*TASK PROMPT*:
In full and without alteration, repeat the material.

*COLLECTED DATA*:
————————

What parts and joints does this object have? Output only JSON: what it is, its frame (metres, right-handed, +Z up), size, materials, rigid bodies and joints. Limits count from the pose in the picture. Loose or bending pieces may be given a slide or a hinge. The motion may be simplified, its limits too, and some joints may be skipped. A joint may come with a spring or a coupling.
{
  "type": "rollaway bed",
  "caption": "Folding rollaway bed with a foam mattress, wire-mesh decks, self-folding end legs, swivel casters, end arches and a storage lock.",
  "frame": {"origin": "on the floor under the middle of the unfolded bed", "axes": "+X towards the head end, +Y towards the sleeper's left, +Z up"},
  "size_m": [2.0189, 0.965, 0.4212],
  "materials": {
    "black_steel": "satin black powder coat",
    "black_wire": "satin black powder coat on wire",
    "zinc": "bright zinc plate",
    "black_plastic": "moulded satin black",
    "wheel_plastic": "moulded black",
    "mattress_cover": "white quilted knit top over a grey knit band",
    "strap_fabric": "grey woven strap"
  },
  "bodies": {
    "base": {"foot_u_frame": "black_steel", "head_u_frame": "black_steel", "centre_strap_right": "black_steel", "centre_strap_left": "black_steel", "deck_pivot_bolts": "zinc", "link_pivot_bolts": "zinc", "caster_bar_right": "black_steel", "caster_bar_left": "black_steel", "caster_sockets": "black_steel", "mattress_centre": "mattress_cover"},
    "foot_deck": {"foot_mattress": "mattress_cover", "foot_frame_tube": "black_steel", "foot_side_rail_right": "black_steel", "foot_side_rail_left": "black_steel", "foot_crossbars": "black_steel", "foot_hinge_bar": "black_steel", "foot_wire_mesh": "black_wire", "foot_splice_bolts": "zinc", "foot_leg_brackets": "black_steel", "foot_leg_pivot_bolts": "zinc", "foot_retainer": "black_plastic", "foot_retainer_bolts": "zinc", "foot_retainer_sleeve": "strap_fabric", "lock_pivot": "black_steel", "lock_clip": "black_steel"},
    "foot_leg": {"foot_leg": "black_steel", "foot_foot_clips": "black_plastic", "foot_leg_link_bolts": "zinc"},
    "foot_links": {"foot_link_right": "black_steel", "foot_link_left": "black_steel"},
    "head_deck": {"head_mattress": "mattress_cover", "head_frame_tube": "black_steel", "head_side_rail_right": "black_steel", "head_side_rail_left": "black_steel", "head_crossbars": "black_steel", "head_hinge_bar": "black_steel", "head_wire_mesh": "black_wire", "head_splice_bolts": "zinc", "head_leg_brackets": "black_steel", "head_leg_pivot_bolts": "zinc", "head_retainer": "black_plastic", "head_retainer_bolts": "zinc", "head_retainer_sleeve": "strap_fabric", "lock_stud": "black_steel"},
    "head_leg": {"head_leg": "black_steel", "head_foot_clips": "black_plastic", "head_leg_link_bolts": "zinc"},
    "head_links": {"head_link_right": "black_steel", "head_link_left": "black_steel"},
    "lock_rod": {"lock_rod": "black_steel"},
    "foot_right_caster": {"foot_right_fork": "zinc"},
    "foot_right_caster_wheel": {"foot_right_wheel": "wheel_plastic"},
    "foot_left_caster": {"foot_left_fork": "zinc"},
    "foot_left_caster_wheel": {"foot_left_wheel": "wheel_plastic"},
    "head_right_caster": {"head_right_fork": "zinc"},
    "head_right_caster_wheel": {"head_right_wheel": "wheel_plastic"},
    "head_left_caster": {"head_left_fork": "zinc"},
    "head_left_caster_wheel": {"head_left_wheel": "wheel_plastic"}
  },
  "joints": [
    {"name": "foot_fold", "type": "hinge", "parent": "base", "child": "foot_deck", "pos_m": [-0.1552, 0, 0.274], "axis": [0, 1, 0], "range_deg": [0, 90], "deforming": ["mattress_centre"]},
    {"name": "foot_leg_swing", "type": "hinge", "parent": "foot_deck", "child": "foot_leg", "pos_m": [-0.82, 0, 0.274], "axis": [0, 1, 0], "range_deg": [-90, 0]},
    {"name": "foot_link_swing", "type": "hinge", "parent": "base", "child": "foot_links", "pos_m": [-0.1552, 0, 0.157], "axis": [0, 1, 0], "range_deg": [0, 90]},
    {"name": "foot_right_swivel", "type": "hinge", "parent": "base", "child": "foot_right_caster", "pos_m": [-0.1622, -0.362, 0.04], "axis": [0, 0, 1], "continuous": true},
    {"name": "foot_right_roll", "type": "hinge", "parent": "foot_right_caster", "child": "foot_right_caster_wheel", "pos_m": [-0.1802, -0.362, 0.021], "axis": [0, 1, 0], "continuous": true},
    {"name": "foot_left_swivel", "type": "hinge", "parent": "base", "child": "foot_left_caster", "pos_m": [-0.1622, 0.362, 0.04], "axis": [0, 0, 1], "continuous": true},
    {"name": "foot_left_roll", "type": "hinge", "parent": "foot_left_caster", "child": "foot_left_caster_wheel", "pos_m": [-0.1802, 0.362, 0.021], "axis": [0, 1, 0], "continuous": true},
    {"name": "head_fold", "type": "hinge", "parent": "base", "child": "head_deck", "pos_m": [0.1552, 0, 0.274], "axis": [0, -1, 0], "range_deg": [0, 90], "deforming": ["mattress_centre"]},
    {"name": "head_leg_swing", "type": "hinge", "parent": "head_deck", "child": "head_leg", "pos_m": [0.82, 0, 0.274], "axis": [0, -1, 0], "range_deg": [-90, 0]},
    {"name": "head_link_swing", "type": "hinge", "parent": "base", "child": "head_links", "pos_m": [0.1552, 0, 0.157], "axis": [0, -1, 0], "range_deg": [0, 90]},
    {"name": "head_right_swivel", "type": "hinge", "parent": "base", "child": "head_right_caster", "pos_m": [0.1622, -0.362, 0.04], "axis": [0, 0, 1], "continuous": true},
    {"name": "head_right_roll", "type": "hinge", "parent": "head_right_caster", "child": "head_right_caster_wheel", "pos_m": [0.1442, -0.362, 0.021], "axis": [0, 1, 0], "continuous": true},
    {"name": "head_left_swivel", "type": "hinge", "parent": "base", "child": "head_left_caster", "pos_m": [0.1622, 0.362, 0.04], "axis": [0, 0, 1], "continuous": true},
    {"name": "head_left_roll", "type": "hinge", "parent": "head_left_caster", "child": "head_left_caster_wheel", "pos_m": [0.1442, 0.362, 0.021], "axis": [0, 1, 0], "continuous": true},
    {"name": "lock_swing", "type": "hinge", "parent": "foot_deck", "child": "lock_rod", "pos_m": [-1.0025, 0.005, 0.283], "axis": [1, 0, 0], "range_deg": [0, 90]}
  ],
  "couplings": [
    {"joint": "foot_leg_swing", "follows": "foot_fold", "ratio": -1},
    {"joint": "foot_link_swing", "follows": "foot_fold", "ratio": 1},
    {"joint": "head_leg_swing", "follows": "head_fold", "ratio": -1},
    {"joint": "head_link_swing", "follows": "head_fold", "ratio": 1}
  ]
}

————————

*WRITTEN SOLUTION*:
What parts and joints does this object have? Output only JSON: what it is, its frame (metres, right-handed, +Z up), size, materials, rigid bodies and joints. Limits count from the pose in the picture. Loose or bending pieces may be given a slide or a hinge. The motion may be simplified, its limits too, and some joints may be skipped. A joint may come with a spring or a coupling.
{
  "type": "rollaway bed",
  "caption": "Folding rollaway bed with a foam mattress, wire-mesh decks, self-folding end legs, swivel casters, end arches and a storage lock.",
  "frame": {"origin": "on the floor under the middle of the unfolded bed", "axes": "+X towards the head end, +Y towards the sleeper's left, +Z up"},
  "size_m": [2.0189, 0.965, 0.4212],
  "materials": {
    "black_steel": "satin black powder coat",
    "black_wire": "satin black powder coat on wire",
    "zinc": "bright zinc plate",
    "black_plastic": "moulded satin black",
    "wheel_plastic": "moulded black",
    "mattress_cover": "white quilted knit top over a grey knit band",
    "strap_fabric": "grey woven strap"
  },
  "bodies": {
    "base": {"foot_u_frame": "black_steel", "head_u_frame": "black_steel", "centre_strap_right": "black_steel", "centre_strap_left": "black_steel", "deck_pivot_bolts": "zinc", "link_pivot_bolts": "zinc", "caster_bar_right": "black_steel", "caster_bar_left": "black_steel", "caster_sockets": "black_steel", "mattress_centre": "mattress_cover"},
    "foot_deck": {"foot_mattress": "mattress_cover", "foot_frame_tube": "black_steel", "foot_side_rail_right": "black_steel", "foot_side_rail_left": "black_steel", "foot_crossbars": "black_steel", "foot_hinge_bar": "black_steel", "foot_wire_mesh": "black_wire", "foot_splice_bolts": "zinc", "foot_leg_brackets": "black_steel", "foot_leg_pivot_bolts": "zinc", "foot_retainer": "black_plastic", "foot_retainer_bolts": "zinc", "foot_retainer_sleeve": "strap_fabric", "lock_pivot": "black_steel", "lock_clip": "black_steel"},
    "foot_leg": {"foot_leg": "black_steel", "foot_foot_clips": "black_plastic", "foot_leg_link_bolts": "zinc"},
    "foot_links": {"foot_link_right": "black_steel", "foot_link_left": "black_steel"},
    "head_deck": {"head_mattress": "mattress_cover", "head_frame_tube": "black_steel", "head_side_rail_right": "black_steel", "head_side_rail_left": "black_steel", "head_crossbars": "black_steel", "head_hinge_bar": "black_steel", "head_wire_mesh": "black_wire", "head_splice_bolts": "zinc", "head_leg_brackets": "black_steel", "head_leg_pivot_bolts": "zinc", "head_retainer": "black_plastic", "head_retainer_bolts": "zinc", "head_retainer_sleeve": "strap_fabric", "lock_stud": "black_steel"},
    "head_leg": {"head_leg": "black_steel", "head_foot_clips": "black_plastic", "head_leg_link_bolts": "zinc"},
    "head_links": {"head_link_right": "black_steel", "head_link_left": "black_steel"},
    "lock_rod": {"lock_rod": "black_steel"},
    "foot_right_caster": {"foot_right_fork": "zinc"},
    "foot_right_caster_wheel": {"foot_right_wheel": "wheel_plastic"},
    "foot_left_caster": {"foot_left_fork": "zinc"},
    "foot_left_caster_wheel": {"foot_left_wheel": "wheel_plastic"},
    "head_right_caster": {"head_right_fork": "zinc"},
    "head_right_caster_wheel": {"head_right_wheel": "wheel_plastic"},
    "head_left_caster": {"head_left_fork": "zinc"},
    "head_left_caster_wheel": {"head_left_wheel": "wheel_plastic"}
  },
  "joints": [
    {"name": "foot_fold", "type": "hinge", "parent": "base", "child": "foot_deck", "pos_m": [-0.1552, 0, 0.274], "axis": [0, 1, 0], "range_deg": [0, 90], "deforming": ["mattress_centre"]},
    {"name": "foot_leg_swing", "type": "hinge", "parent": "foot_deck", "child": "foot_leg", "pos_m": [-0.82, 0, 0.274], "axis": [0, 1, 0], "range_deg": [-90, 0]},
    {"name": "foot_link_swing", "type": "hinge", "parent": "base", "child": "foot_links", "pos_m": [-0.1552, 0, 0.157], "axis": [0, 1, 0], "range_deg": [0, 90]},
    {"name": "foot_right_swivel", "type": "hinge", "parent": "base", "child": "foot_right_caster", "pos_m": [-0.1622, -0.362, 0.04], "axis": [0, 0, 1], "continuous": true},
    {"name": "foot_right_roll", "type": "hinge", "parent": "foot_right_caster", "child": "foot_right_caster_wheel", "pos_m": [-0.1802, -0.362, 0.021], "axis": [0, 1, 0], "continuous": true},
    {"name": "foot_left_swivel", "type": "hinge", "parent": "base", "child": "foot_left_caster", "pos_m": [-0.1622, 0.362, 0.04], "axis": [0, 0, 1], "continuous": true},
    {"name": "foot_left_roll", "type": "hinge", "parent": "foot_left_caster", "child": "foot_left_caster_wheel", "pos_m": [-0.1802, 0.362, 0.021], "axis": [0, 1, 0], "continuous": true},
    {"name": "head_fold", "type": "hinge", "parent": "base", "child": "head_deck", "pos_m": [0.1552, 0, 0.274], "axis": [0, -1, 0], "range_deg": [0, 90], "deforming": ["mattress_centre"]},
    {"name": "head_leg_swing", "type": "hinge", "parent": "head_deck", "child": "head_leg", "pos_m": [0.82, 0, 0.274], "axis": [0, -1, 0], "range_deg": [-90, 0]},
    {"name": "head_link_swing", "type": "hinge", "parent": "base", "child": "head_links", "pos_m": [0.1552, 0, 0.157], "axis": [0, -1, 0], "range_deg": [0, 90]},
    {"name": "head_right_swivel", "type": "hinge", "parent": "base", "child": "head_right_caster", "pos_m": [0.1622, -0.362, 0.04], "axis": [0, 0, 1], "continuous": true},
    {"name": "head_right_roll", "type": "hinge", "parent": "head_right_caster", "child": "head_right_caster_wheel", "pos_m": [0.1442, -0.362, 0.021], "axis": [0, 1, 0], "continuous": true},
    {"name": "head_left_swivel", "type": "hinge", "parent": "base", "child": "head_left_caster", "pos_m": [0.1622, 0.362, 0.04], "axis": [0, 0, 1], "continuous": true},
    {"name": "head_left_roll", "type": "hinge", "parent": "head_left_caster", "child": "head_left_caster_wheel", "pos_m": [0.1442, 0.362, 0.021], "axis": [0, 1, 0], "continuous": true},
    {"name": "lock_swing", "type": "hinge", "parent": "foot_deck", "child": "lock_rod", "pos_m": [-1.0025, 0.005, 0.283], "axis": [1, 0, 0], "range_deg": [0, 90]}
  ],
  "couplings": [
    {"joint": "foot_leg_swing", "follows": "foot_fold", "ratio": -1},
    {"joint": "foot_link_swing", "follows": "foot_fold", "ratio": 1},
    {"joint": "head_leg_swing", "follows": "head_fold", "ratio": -1},
    {"joint": "head_link_swing", "follows": "head_fold", "ratio": 1}
  ]
}